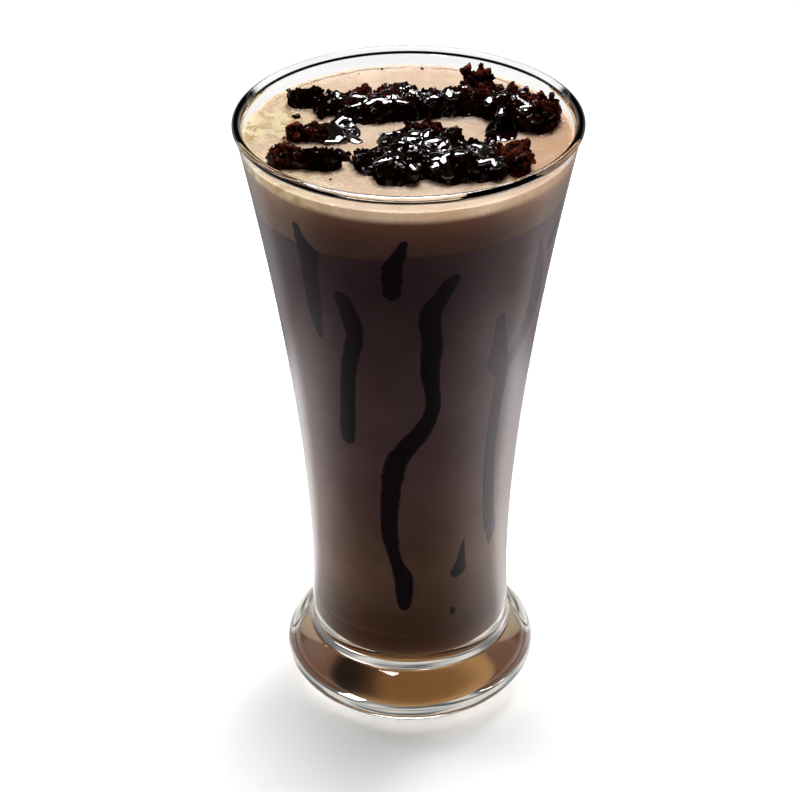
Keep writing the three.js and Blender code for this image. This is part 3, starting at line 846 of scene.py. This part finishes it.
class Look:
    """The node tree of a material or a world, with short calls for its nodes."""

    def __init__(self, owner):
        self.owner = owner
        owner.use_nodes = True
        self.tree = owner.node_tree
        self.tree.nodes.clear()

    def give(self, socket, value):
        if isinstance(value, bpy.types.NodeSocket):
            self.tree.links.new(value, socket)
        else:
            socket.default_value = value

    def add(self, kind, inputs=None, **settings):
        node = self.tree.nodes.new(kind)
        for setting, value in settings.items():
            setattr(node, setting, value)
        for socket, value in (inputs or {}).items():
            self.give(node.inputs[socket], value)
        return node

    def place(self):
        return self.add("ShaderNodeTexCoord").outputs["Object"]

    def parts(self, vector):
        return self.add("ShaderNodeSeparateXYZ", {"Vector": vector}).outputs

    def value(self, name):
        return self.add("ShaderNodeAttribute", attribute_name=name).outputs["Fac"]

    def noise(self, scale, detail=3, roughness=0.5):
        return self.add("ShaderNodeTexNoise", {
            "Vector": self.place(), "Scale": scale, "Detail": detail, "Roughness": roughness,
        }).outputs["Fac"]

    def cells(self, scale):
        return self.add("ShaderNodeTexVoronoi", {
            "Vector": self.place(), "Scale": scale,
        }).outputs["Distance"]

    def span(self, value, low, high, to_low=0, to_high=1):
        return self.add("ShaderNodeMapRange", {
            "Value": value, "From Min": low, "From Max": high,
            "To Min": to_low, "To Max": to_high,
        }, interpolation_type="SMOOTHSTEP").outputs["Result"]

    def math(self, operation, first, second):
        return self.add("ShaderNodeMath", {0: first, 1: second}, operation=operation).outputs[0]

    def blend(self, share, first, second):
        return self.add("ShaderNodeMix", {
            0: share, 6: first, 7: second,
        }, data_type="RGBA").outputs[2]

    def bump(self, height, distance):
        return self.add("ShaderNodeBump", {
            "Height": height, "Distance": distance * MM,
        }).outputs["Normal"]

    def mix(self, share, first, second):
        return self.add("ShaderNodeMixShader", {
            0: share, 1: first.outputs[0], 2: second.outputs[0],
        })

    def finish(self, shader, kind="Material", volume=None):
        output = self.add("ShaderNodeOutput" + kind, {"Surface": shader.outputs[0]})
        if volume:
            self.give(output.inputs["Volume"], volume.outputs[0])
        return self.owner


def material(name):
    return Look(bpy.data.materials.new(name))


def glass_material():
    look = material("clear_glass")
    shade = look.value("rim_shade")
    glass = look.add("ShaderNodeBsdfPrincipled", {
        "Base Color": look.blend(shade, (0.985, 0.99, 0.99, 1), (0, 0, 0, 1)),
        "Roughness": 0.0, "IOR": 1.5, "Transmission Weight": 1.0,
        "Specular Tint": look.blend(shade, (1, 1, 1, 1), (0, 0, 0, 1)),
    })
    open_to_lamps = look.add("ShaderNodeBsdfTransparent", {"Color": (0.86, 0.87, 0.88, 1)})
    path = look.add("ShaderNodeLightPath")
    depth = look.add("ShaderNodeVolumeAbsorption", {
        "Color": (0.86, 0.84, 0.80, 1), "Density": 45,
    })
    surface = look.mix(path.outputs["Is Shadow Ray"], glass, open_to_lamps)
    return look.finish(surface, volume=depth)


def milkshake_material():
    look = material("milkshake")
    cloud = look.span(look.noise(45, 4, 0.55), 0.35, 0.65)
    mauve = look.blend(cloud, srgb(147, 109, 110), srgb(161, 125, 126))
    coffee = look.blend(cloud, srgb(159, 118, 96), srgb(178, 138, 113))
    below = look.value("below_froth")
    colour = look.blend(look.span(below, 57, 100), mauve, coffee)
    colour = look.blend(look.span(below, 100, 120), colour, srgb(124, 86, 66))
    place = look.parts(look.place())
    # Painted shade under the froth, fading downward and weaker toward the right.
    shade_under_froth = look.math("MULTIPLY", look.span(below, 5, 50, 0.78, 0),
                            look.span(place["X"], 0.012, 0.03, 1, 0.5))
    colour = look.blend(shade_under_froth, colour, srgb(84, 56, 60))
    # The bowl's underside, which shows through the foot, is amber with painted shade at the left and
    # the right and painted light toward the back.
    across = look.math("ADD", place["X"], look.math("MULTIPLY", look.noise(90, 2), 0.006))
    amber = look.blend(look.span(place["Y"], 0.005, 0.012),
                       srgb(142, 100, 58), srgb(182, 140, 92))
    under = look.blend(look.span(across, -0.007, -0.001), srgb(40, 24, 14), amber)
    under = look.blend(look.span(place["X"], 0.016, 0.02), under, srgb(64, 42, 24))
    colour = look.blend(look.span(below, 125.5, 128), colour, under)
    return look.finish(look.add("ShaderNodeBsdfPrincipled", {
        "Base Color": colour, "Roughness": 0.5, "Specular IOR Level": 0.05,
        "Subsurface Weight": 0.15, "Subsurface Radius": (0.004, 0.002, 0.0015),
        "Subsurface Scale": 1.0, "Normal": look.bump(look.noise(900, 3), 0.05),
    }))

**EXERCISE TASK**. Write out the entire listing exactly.

**CORRECT RESPONSE**.
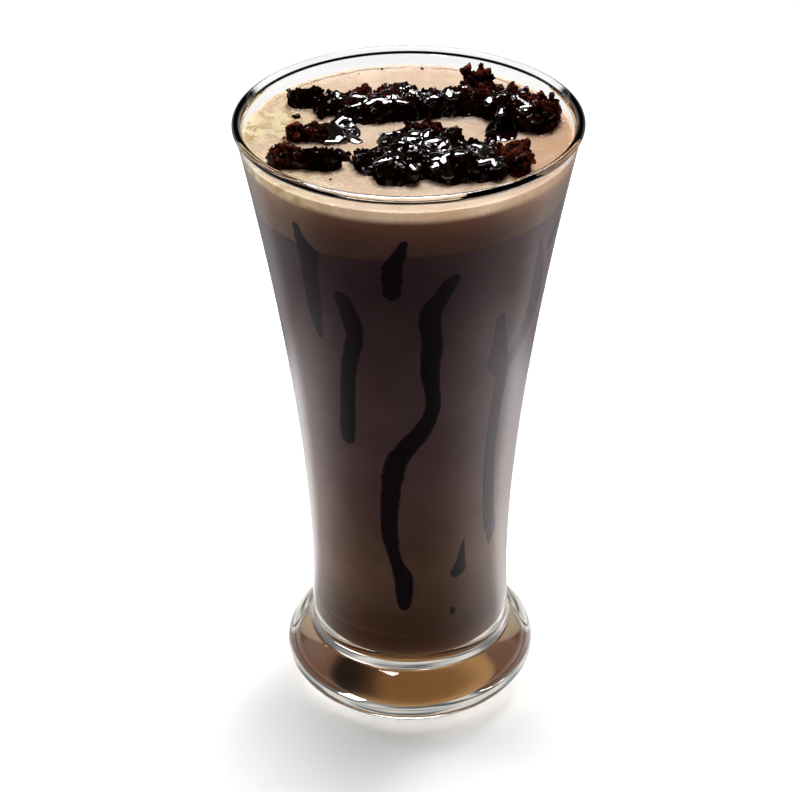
Keep writing the three.js and Blender code for this image. This is part 3, starting at line 846 of scene.py. This part finishes it.
class Look:
    """The node tree of a material or a world, with short calls for its nodes."""

    def __init__(self, owner):
        self.owner = owner
        owner.use_nodes = True
        self.tree = owner.node_tree
        self.tree.nodes.clear()

    def give(self, socket, value):
        if isinstance(value, bpy.types.NodeSocket):
            self.tree.links.new(value, socket)
        else:
            socket.default_value = value

    def add(self, kind, inputs=None, **settings):
        node = self.tree.nodes.new(kind)
        for setting, value in settings.items():
            setattr(node, setting, value)
        for socket, value in (inputs or {}).items():
            self.give(node.inputs[socket], value)
        return node

    def place(self):
        return self.add("ShaderNodeTexCoord").outputs["Object"]

    def parts(self, vector):
        return self.add("ShaderNodeSeparateXYZ", {"Vector": vector}).outputs

    def value(self, name):
        return self.add("ShaderNodeAttribute", attribute_name=name).outputs["Fac"]

    def noise(self, scale, detail=3, roughness=0.5):
        return self.add("ShaderNodeTexNoise", {
            "Vector": self.place(), "Scale": scale, "Detail": detail, "Roughness": roughness,
        }).outputs["Fac"]

    def cells(self, scale):
        return self.add("ShaderNodeTexVoronoi", {
            "Vector": self.place(), "Scale": scale,
        }).outputs["Distance"]

    def span(self, value, low, high, to_low=0, to_high=1):
        return self.add("ShaderNodeMapRange", {
            "Value": value, "From Min": low, "From Max": high,
            "To Min": to_low, "To Max": to_high,
        }, interpolation_type="SMOOTHSTEP").outputs["Result"]

    def math(self, operation, first, second):
        return self.add("ShaderNodeMath", {0: first, 1: second}, operation=operation).outputs[0]

    def blend(self, share, first, second):
        return self.add("ShaderNodeMix", {
            0: share, 6: first, 7: second,
        }, data_type="RGBA").outputs[2]

    def bump(self, height, distance):
        return self.add("ShaderNodeBump", {
            "Height": height, "Distance": distance * MM,
        }).outputs["Normal"]

    def mix(self, share, first, second):
        return self.add("ShaderNodeMixShader", {
            0: share, 1: first.outputs[0], 2: second.outputs[0],
        })

    def finish(self, shader, kind="Material", volume=None):
        output = self.add("ShaderNodeOutput" + kind, {"Surface": shader.outputs[0]})
        if volume:
            self.give(output.inputs["Volume"], volume.outputs[0])
        return self.owner


def material(name):
    return Look(bpy.data.materials.new(name))


def glass_material():
    look = material("clear_glass")
    shade = look.value("rim_shade")
    glass = look.add("ShaderNodeBsdfPrincipled", {
        "Base Color": look.blend(shade, (0.985, 0.99, 0.99, 1), (0, 0, 0, 1)),
        "Roughness": 0.0, "IOR": 1.5, "Transmission Weight": 1.0,
        "Specular Tint": look.blend(shade, (1, 1, 1, 1), (0, 0, 0, 1)),
    })
    open_to_lamps = look.add("ShaderNodeBsdfTransparent", {"Color": (0.86, 0.87, 0.88, 1)})
    path = look.add("ShaderNodeLightPath")
    depth = look.add("ShaderNodeVolumeAbsorption", {
        "Color": (0.86, 0.84, 0.80, 1), "Density": 45,
    })
    surface = look.mix(path.outputs["Is Shadow Ray"], glass, open_to_lamps)
    return look.finish(surface, volume=depth)


def milkshake_material():
    look = material("milkshake")
    cloud = look.span(look.noise(45, 4, 0.55), 0.35, 0.65)
    mauve = look.blend(cloud, srgb(147, 109, 110), srgb(161, 125, 126))
    coffee = look.blend(cloud, srgb(159, 118, 96), srgb(178, 138, 113))
    below = look.value("below_froth")
    colour = look.blend(look.span(below, 57, 100), mauve, coffee)
    colour = look.blend(look.span(below, 100, 120), colour, srgb(124, 86, 66))
    place = look.parts(look.place())
    # Painted shade under the froth, fading downward and weaker toward the right.
    shade_under_froth = look.math("MULTIPLY", look.span(below, 5, 50, 0.78, 0),
                            look.span(place["X"], 0.012, 0.03, 1, 0.5))
    colour = look.blend(shade_under_froth, colour, srgb(84, 56, 60))
    # The bowl's underside, which shows through the foot, is amber with painted shade at the left and
    # the right and painted light toward the back.
    across = look.math("ADD", place["X"], look.math("MULTIPLY", look.noise(90, 2), 0.006))
    amber = look.blend(look.span(place["Y"], 0.005, 0.012),
                       srgb(142, 100, 58), srgb(182, 140, 92))
    under = look.blend(look.span(across, -0.007, -0.001), srgb(40, 24, 14), amber)
    under = look.blend(look.span(place["X"], 0.016, 0.02), under, srgb(64, 42, 24))
    colour = look.blend(look.span(below, 125.5, 128), colour, under)
    return look.finish(look.add("ShaderNodeBsdfPrincipled", {
        "Base Color": colour, "Roughness": 0.5, "Specular IOR Level": 0.05,
        "Subsurface Weight": 0.15, "Subsurface Radius": (0.004, 0.002, 0.0015),
        "Subsurface Scale": 1.0, "Normal": look.bump(look.noise(900, 3), 0.05),
    }))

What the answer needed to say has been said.